Thursday, April 17, 2008

Rocco Tullio at the Cherrylane Gallery

It’s always a pleasure to get out to the Cherrylane Gallery in Delgany on a Sunday afternoon – particularly when the weather allows you to gather outside. And Michael and Robert are amiable hosts.

Tullio’s work reminds me somewhat of Gwen O’Dowd’s, or occasionally Tim Goulding’s. Some of the smaller encaustic landscapes are excellent. He has a reputation as a talented portrait artist and there is a straightforward charcoal piece of Skellig Michael that demonstrates his skill as a draughtsman. However, the bulk of the show is made up of moody expressionistic landscapes with splashes of reds and yellows suggesting fires and dawns. Generally the show is impressive, if not very original, but when he moves away from encaustic to oil (or acrylic?) the work is flat and uninteresting. I suppose encaustic lends a heft and ambiguity to paintings that oil by itself cannot.
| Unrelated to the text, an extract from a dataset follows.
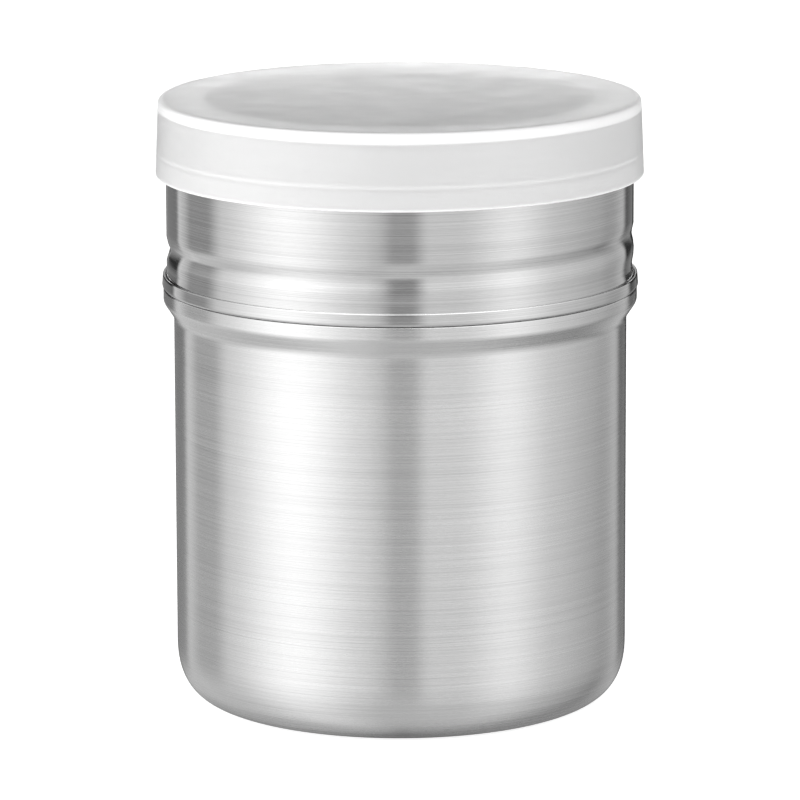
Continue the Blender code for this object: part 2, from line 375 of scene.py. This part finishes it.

Whatever about Tullio’s artistic future he will hardly starve in a garret. The show was opened by U2 manager Paul McGuinness – who happens to be Tullio’s godfather. McGuinness damaged his arm falling off a horse on the morning of the show. He had asked John Boorman (the film director) to stand in for him should he not make it. An impressive duo to launch your solo career. Both ended up saying a few words: McGuinness with his arm in a sling, Boorman looking fit and dapper with his dicky bow.

There was a huge turnout of Wicklow bohos – foxy ladies with ethnic jewelry and roguish eyes. Chris de Burgh was there with his fragrant wife and so was Neil Jordan – dressed, as usual, like a refugee from a Salvation Army hostel.